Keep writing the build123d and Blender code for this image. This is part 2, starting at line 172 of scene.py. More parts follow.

----------

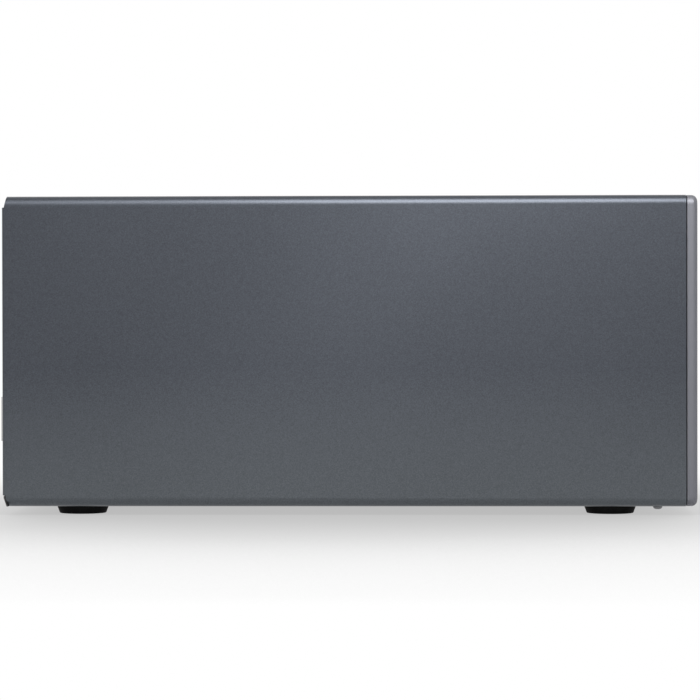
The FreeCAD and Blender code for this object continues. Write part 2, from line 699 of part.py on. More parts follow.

----------

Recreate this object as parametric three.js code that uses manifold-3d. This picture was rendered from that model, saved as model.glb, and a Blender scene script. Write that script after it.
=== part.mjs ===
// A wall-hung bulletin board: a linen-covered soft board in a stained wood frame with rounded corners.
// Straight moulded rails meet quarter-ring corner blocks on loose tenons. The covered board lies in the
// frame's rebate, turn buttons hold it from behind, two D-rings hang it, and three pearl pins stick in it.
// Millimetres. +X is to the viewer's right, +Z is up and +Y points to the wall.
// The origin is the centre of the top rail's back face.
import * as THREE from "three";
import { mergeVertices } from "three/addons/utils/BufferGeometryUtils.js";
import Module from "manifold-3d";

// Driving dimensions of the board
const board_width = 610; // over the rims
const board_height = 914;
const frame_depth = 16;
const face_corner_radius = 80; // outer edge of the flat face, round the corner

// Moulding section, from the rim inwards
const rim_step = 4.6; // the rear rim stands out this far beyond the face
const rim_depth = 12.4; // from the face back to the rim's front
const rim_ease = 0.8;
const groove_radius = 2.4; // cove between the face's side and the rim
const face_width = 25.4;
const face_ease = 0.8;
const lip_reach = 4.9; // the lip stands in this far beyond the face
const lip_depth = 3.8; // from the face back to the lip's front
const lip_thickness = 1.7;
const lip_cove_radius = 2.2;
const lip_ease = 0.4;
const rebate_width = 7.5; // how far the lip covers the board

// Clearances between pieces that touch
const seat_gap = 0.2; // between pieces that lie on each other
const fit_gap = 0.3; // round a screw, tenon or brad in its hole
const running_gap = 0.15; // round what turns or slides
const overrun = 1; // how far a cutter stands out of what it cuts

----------

PROBLEM REQUIREMENTS: Show the lines of the records that include the string "object".

OUTPUT OF THE TASK:
The FreeCAD and Blender code for this object continues. Write part 2, from line 699 of part.py on. More parts follow.
Recreate this object as parametric three.js code that uses manifold-3d. This picture was rendered from that model, saved as model.glb, and a Blender scene script. Write that script after it.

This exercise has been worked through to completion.